For this failure to uphold the law, Lebanon increasingly faces the prospects of international sanctions as well as civil unrest. What Palestinian refugees in Lebanon seek and have right to enjoy, just as every refugee in any country, is to live in dignity, to be able to apply for a job and to care of their families. Living in dignity includes the right to live outside the teeming, squalid camps and to purchase better housing if they are able.
Virtually every political party and every religious authority in Lebanon boldly and regularly pays lip service to the “sacred cause of Palestine”, as “the bloodstream issue for every Arab and every Muslim.” Each aver that in Lebanon “our brothers must live in dignity until they are able to return to Palestine” and that “for us Lebanese, as their hosts, to do less than this would violate our religious duties for which certainly Allah (Christians insert “Jesus or God Almighty”) will justly condemn us to Hell on judgment day. Lebanese Political parties and movements that have sacrificed for Palestine and seek to liberate it and political parties whose militia have massacred Palestinian civilians, women, children and the elderly in refugee camps, have a special obligation to act now and give meaning to their words.

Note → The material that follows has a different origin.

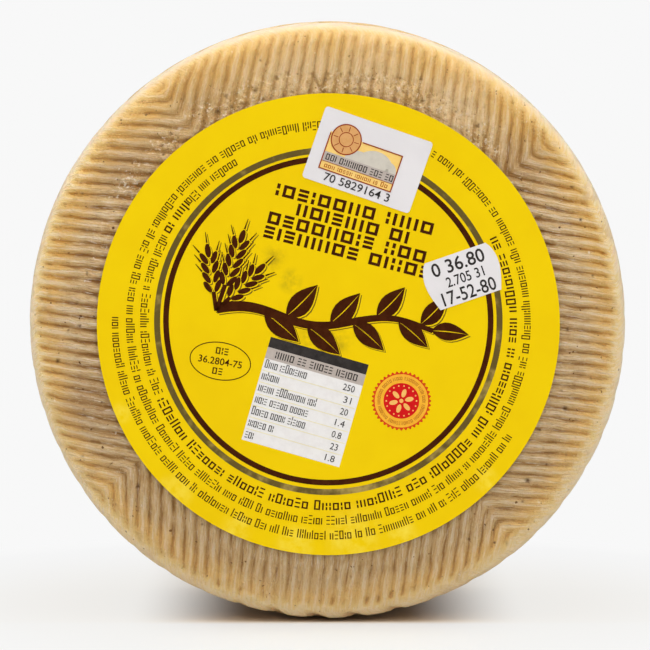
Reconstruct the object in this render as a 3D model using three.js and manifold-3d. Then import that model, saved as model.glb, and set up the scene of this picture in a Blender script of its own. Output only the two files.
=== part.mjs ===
// A small uncut wheel of hard sheep's milk cheese. It stands on its rim, with a round paper label
// and two stickers on its front face.
// Millimetres. X goes to the right, Y along the wheel's axis from the labelled face to the back,
// and Z up. The origin is under the middle of the whole, on the surface that the wheel rests on.
import * as THREE from 'three';
import { mergeVertices } from 'three/addons/utils/BufferGeometryUtils.js';
import Module from 'manifold-3d';

const wasm = await Module();
wasm.setup();

// The wheel's body
const wheelDiameter = 146;
const wheelThickness = 66;
const shoulderRadius = 5;
const shoulderSteps = 3;
const bellyRise = 0.8; // the side is this much fuller at mid height than at its shoulders
const restingFlatDepth = 0.4; // what the wheel's own weight has flattened where it rests

// The print of the plaited esparto belt round the side: bands of slanting strokes
const strokeCount = 46;
const bandCount = 5;
const strokeDepth = 0.8;
const seamDepth = 0.6; // between one band and the next
const strokeUnevenness = 0.25; // share by which strokes differ in height
const strokeProfile = [0, 0.8, 1, 0.8]; // height across a stroke, from one furrow to the next

// The print of the grooved press boards on both faces: four fields of straight ridges that meet
// in mitres on the diagonals
const ridgePitch = 2.9;
const grooveWidth = 1.85;
const grooveDepth = 0.85;
const boardDiameter = 137;
const boardEdgeRun = 3.5; // length over which a groove runs out at the board's edge
const boardSegments = 120;
const boardClearance = 1; // how far a board's back stands off the face
const boardValley = 0.3; // how far the board between its teeth stands off the face
const simplifyTolerance = 0.001;
const frontBoard = { tilt: 7.2, right: -0.8, up: 3.5 };
const backBoard = { tilt: -5, right: -0.8, up: -1.5 };
const plainCentreDiameter = 98; // the label lies on this smooth middle of the front face

// The paper on the front face. Each piece's place is measured from the wheel's centre.
const paperGap = 0.05;
const label = { diameter: 111, thickness: 0.25, right: 0.15, up: -0.25, segments: 120 };
const controlSticker = { width: 26.8, height: 18, corner: 1.2, thickness: 0.15, tilt: -19.1, right: 9.55, up: 39.5 };
const priceSticker = { width: 15.4, height: 11.9, bulge: 1.6, thickness: 0.15, tilt: 19, right: 32.5, up: 11.45 };

// Worked out from the above
const wheelRadius = wheelDiameter / 2;
const halfThickness = wheelThickness / 2;
const halfSide = halfThickness - shoulderRadius;
const faceRadius = wheelRadius - bellyRise - shoulderRadius;
const columnsPerStroke = strokeProfile.length;
const wheelColumns = strokeCount * columnsPerStroke;
const strokeAngle = (2 * Math.PI) / strokeCount;
const bandHeight = (2 * halfSide) / bandCount;

const rindMaterial = new THREE.MeshStandardMaterial({ color: 0xc9a66b, roughness: 0.5, metalness: 0 });
const labelMaterial = new THREE.MeshStandardMaterial({ color: 0xf2d100, roughness: 0.45, metalness: 0 });
const stickerMaterial = new THREE.MeshStandardMaterial({ color: 0xe9e7ea, roughness: 0.55, metalness: 0 });

// Numbers from 0 to 1 that are the same on every run
function seededNumbers(seed) {
  let state = seed;
  return () => {
    state = (Math.imul(state, 1664525) + 1013904223) >>> 0;
    return state / 4294967296;
  };
}

// A three.js geometry as a solid that can be joined and cut
function solidOf(geometry) {
  const bare = geometry.clone();
  bare.deleteAttribute('normal');
  bare.deleteAttribute('uv');
  const merged = mergeVertices(bare, 1e-5);
  return new wasm.Manifold(new wasm.Mesh({
    numProp: 3,
    vertProperties: new Float32Array(merged.attributes.position.array),
    triVerts: new Uint32Array(merged.index.array),
  }));
}

// Drops the points that cutting has left in the middle of flat faces and straight edges
function withoutSparePoints(solid) {
  return solid.asOriginal().simplify(simplifyTolerance);
}

function geometryOf(solid) {
  const { vertProperties, triVerts } = solid.getMesh();
  const geometry = new THREE.BufferGeometry();
  geometry.setAttribute('position', new THREE.BufferAttribute(vertProperties, 3));
  geometry.setIndex(new THREE.BufferAttribute(triVerts, 1));
  return geometry;
}

// The rows of points that make up the wheel's section, from the centre of the front face to the
// centre of the back one. Each has its place, its share of the belt's print and its turn round
// the wheel, which slants the strokes to one side in one band and to the other in the next.
function wheelRows() {
  const front = [];
  for (let step = 0; step < shoulderSteps; step += 1) {
    const angle = (step / shoulderSteps) * (Math.PI / 2);
    front.push({
      y: -halfThickness + shoulderRadius * (1 - Math.cos(angle)),
      radius: faceRadius + shoulderRadius * Math.sin(angle),
      print: step === shoulderSteps - 1 ? 0.4 : 0,
      turn: 0,
    });
  }
  const side = [];
  for (let seam = 0; seam <= bandCount; seam += 1) {
    const turn = seam % 2 === 0 ? 0 : strokeAngle;
    const y = -halfSide + seam * bandHeight;
    side.push({ y, radius: sideRadius(y), print: 1, turn, seam: true });
    if (seam < bandCount) {
      const middle = y + bandHeight / 2;
      side.push({ y: middle, radius: sideRadius(middle), print: 1, turn: strokeAngle / 2 });
    }
  }
  const lastTurn = side[side.length - 1].turn;
  const back = front.map((row) => ({ ...row, y: -row.y, turn: lastTurn })).reverse();
  const centre = { radius: 0, print: 0, turn: 0 };
  return [{ ...centre, y: -halfThickness }, ...front, ...side, ...back, { ...centre, y: halfThickness }];
}

function sideRadius(y) {
  return wheelRadius - bellyRise * (y / halfSide) ** 2;
}

// The body before its faces are pressed: a turned form whose side carries the belt's strokes
function wheelBody() {
  const rows = wheelRows();
  const profile = rows.map((row) => new THREE.Vector2(row.radius, row.y));
  const geometry = new THREE.LatheGeometry(profile, wheelColumns);
  const random = seededNumbers(46);
  const strokeHeights = rows.map(() => Array.from({ length: strokeCount }, () => 1 - strokeUnevenness * random()));
  const position = geometry.attributes.position;
  for (let column = 0; column <= wheelColumns; column += 1) {
    const stroke = Math.floor(column / columnsPerStroke) % strokeCount;
    rows.forEach((row, index) => {
      const across = strokeProfile[column % columnsPerStroke];
      const height = row.seam ? across * (1 - seamDepth / strokeDepth) : across * strokeHeights[index][stroke];
      const radius = row.radius - strokeDepth * row.print * (1 - height);
      const angle = (column / wheelColumns) * 2 * Math.PI + row.turn;
      const distance = row.radius === 0 ? 0 : radius;
      position.setXYZ(column * rows.length + index, distance * Math.sin(angle), row.y, distance * Math.cos(angle));
    });
  }
  return solidOf(geometry);
}

// A grooved press board, face down: its teeth reach into the cheese along +Y from y = 0. Each of
// its four fields is a comb of straight teeth, cut to a quarter of the board.
function pressBoard({ tilt, right, up }) {
  const reach = boardDiameter * 0.75;
  const teethBesideMiddle = Math.floor(reach / ridgePitch);
  const halfTooth = (grooveWidth / 2) * (1 + boardValley / grooveDepth);
  const comb = new THREE.Shape();
  comb.moveTo(-reach - ridgePitch, -boardClearance);
  comb.lineTo(-reach - ridgePitch, -boardValley);
  for (let tooth = -teethBesideMiddle; tooth <= teethBesideMiddle; tooth += 1) {
    const middle = tooth * ridgePitch;
    comb.lineTo(middle - halfTooth, -boardValley);
    comb.lineTo(middle, grooveDepth);
    comb.lineTo(middle + halfTooth, -boardValley);
  }
  comb.lineTo(reach + ridgePitch, -boardValley);
  comb.lineTo(reach + ridgePitch, -boardClearance);
  const teeth = solidOf(new THREE.ExtrudeGeometry(comb, { depth: reach, bevelEnabled: false }));

  const quarter = new THREE.Shape();
  quarter.moveTo(0, 0);
  quarter.lineTo(reach, reach);
  quarter.lineTo(-reach, reach);
  const wedgeGeometry = new THREE.ExtrudeGeometry(quarter, { depth: 4 * boardClearance, bevelEnabled: false });
  wedgeGeometry.rotateX(Math.PI / 2);
  wedgeGeometry.translate(0, 2 * boardClearance, 0);
  const fieldGeometry = geometryOf(teeth.intersect(solidOf(wedgeGeometry)));

  let board = solidOf(fieldGeometry);
  for (let quarterTurn = 1; quarterTurn < 4; quarterTurn += 1) {
    fieldGeometry.rotateY(Math.PI / 2);
    board = board.add(solidOf(fieldGeometry));
  }
  const boardGeometry = geometryOf(board);
  boardGeometry.rotateY(THREE.MathUtils.degToRad(tilt));
  boardGeometry.translate(right, 0, up);

  const outerRadius = boardDiameter / 2;
  const slope = boardEdgeRun / grooveDepth;
  const edge = new THREE.CylinderGeometry(
    outerRadius - boardEdgeRun, outerRadius + slope * boardClearance, grooveDepth + boardClearance, boardSegments);
  edge.translate(0, (grooveDepth - boardClearance) / 2, 0);
  return solidOf(boardGeometry).intersect(solidOf(edge));
}

// The same board with a hole in its middle, so that this part of the face stays smooth
function pressBoardWithPlainCentre(place) {
  const core = new THREE.CylinderGeometry(
    plainCentreDiameter / 2, plainCentreDiameter / 2, 8 * boardClearance, boardSegments);
  return pressBoard(place).subtract(solidOf(core));
}

function cheeseWheel() {
  const frontPress = geometryOf(pressBoardWithPlainCentre(frontBoard));
  frontPress.translate(0, -halfThickness, 0);
  const backPress = geometryOf(pressBoard(backBoard));
  backPress.rotateZ(Math.PI);
  backPress.translate(0, halfThickness, 0);
  const floor = new THREE.BoxGeometry(wheelDiameter, 2 * wheelThickness, wheelRadius);
  floor.translate(0, 0, -1.5 * wheelRadius + restingFlatDepth);
  const body = wheelBody().subtract(solidOf(frontPress)).subtract(solidOf(backPress)).subtract(solidOf(floor));
  return geometryOf(withoutSparePoints(body));
}

function namedMesh(name, geometry, material) {
  const mesh = new THREE.Mesh(geometry, material);
  mesh.name = name;
  return mesh;
}

// A flat outline, drawn as seen from in front, as a thin piece whose front is at y = -thickness
function paperPiece(outline, { thickness }) {
  const geometry = new THREE.ExtrudeGeometry(outline, { depth: thickness, bevelEnabled: false, curveSegments: 8 });
  geometry.rotateX(Math.PI / 2);
  return geometry;
}

function roundLabel() {
  const radius = label.diameter / 2;
  const geometry = new THREE.CylinderGeometry(radius, radius, label.thickness, label.segments);
  geometry.translate(0, -label.thickness / 2, 0);
  return geometry;
}

function roundedRectangle({ width, height, corner }) {
  const x = width / 2;
  const y = height / 2;
  const outline = new THREE.Shape();
  outline.moveTo(-x + corner, -y);
  outline.lineTo(x - corner, -y);
  outline.absarc(x - corner, -y + corner, corner, -Math.PI / 2, 0);
  outline.lineTo(x, y - corner);
  outline.absarc(x - corner, y - corner, corner, 0, Math.PI / 2);
  outline.lineTo(-x + corner, y);
  outline.absarc(-x + corner, y - corner, corner, Math.PI / 2, Math.PI);
  outline.lineTo(-x, -y + corner);
  outline.absarc(-x + corner, -y + corner, corner, Math.PI, 1.5 * Math.PI);
  return outline;
}

// Straight above and below, and swelling out at both ends
function swellingRectangle({ width, height, bulge }) {
  const x = width / 2;
  const y = height / 2;
  const swell = x + bulge;
  const outline = new THREE.Shape();
  outline.moveTo(-x, -y);
  outline.lineTo(x, -y);
  outline.bezierCurveTo(x + bulge / 4, -y / 2, swell, -y / 2, swell, 0);
  outline.bezierCurveTo(swell, y / 2, x + bulge / 4, y / 2, x, y);
  outline.lineTo(-x, y);
  outline.bezierCurveTo(-x - bulge / 4, y / 2, -swell, y / 2, -swell, 0);
  outline.bezierCurveTo(-swell, -y / 2, -x - bulge / 4, -y / 2, -x, -y);
  return outline;
}

// Turns a paper piece in the plane of the face, counter-clockwise as seen from in front, and
// lays it at its place
function layOnFace(mesh, { right, up, tilt = 0 }, y) {
  mesh.rotation.y = THREE.MathUtils.degToRad(-tilt);
  mesh.position.set(right, y, up);
  return mesh;
}

const wheel = namedMesh('cheese_wheel', cheeseWheel(), rindMaterial);
const labelBack = -halfThickness - paperGap;
const stickerBack = labelBack - label.thickness - paperGap;
const labelMesh = layOnFace(namedMesh('round_label', roundLabel(), labelMaterial), label, labelBack);
const controlMesh = layOnFace(
  namedMesh('control_sticker', paperPiece(roundedRectangle(controlSticker), controlSticker), stickerMaterial),
  controlSticker, stickerBack);
const priceMesh = layOnFace(
  namedMesh('price_sticker', paperPiece(swellingRectangle(priceSticker), priceSticker), stickerMaterial),
  priceSticker, stickerBack);

const group = new THREE.Group();
group.add(wheel, labelMesh, controlMesh, priceMesh);
group.updateMatrixWorld(true);
const box = new THREE.Box3().setFromObject(group, true);
group.position.set(-(box.min.x + box.max.x) / 2, -(box.min.y + box.max.y) / 2, -box.min.z);

export default group;
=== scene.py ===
import math
import random

import bmesh
import bpy
from mathutils import Matrix, Vector, kdtree, noise


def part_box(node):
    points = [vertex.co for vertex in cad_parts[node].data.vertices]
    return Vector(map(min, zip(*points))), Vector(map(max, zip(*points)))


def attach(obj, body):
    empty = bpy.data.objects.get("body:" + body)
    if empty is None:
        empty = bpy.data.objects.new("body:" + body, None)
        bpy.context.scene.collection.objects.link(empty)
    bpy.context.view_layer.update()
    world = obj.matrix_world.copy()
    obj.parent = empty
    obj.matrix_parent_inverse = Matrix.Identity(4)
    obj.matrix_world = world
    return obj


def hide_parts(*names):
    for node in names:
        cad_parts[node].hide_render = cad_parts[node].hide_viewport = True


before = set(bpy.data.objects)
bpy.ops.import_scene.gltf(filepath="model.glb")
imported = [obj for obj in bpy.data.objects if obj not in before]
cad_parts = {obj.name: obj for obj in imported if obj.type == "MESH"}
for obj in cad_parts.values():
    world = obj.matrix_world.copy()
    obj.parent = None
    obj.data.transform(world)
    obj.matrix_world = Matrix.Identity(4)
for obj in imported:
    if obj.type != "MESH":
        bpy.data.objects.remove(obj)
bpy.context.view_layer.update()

MM = 0.001

# The wheel, in millimetres
WHEEL_RADIUS = 73.0
HALF_THICKNESS = 33.0
SHOULDER_RADIUS = 5.0
BELLY_RISE = 0.8
HALF_SIDE = HALF_THICKNESS - SHOULDER_RADIUS
FACE_RADIUS = WHEEL_RADIUS - BELLY_RISE - SHOULDER_RADIUS
RESTING_HEIGHT = 72.6  # from the middle of the wheel down to the flat that it rests on

# The pressed ridges of both faces
RIDGE_PITCH = 2.9
GROOVE_DEPTH = 0.7
RIDGE_FAN = 0.00145  # share by which the ridges draw closer together for each millimetre outwards
FAN_MIDDLE = 48.0  # how far out they have their nominal pitch
MITRE_ROUNDING = 2.2
GROOVE_END = 70.6  # radius at which the grooves run out
GROOVE_END_LEAN = 1.4  # how much further out they run at the upper left of the front than opposite
LEAN_TOWARDS = math.radians(125.0)
FACE_DROP = 0.5  # how far the faces fall away towards the rim
FRONT_BOARD = {"tilt": 7.1, "swing": 1.9, "right": -0.8, "up": 3.5}
BACK_BOARD = {"tilt": -5.0, "swing": 1.2, "right": -0.8, "up": -1.5}
SWING_TOWARDS = math.radians(79.0)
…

And most certainly those Lebanese politicians whose words and ubiquitous photo shopped posters identify with the cause of Palestine but who, in the service of foreign governments, acted differently, should do immediate penitence and use their political power and financial wealth to do justice.
Neither Lebanese politicians, political parties nor religious enterprises have a legitimate excuse not to devote an afternoon in Parliament, currently in session, and rid the country of its self-imposed debasement by repealing the resist 2001 law forbidding home ownership for Palestinian refugees and granting the same right to work that every other refugees enjoys in Lebanon and by International law, common morality, and religious doctrine and belief.
To do less, condemns all of us and makes a mockery of Lebanon as a claimed civilized society.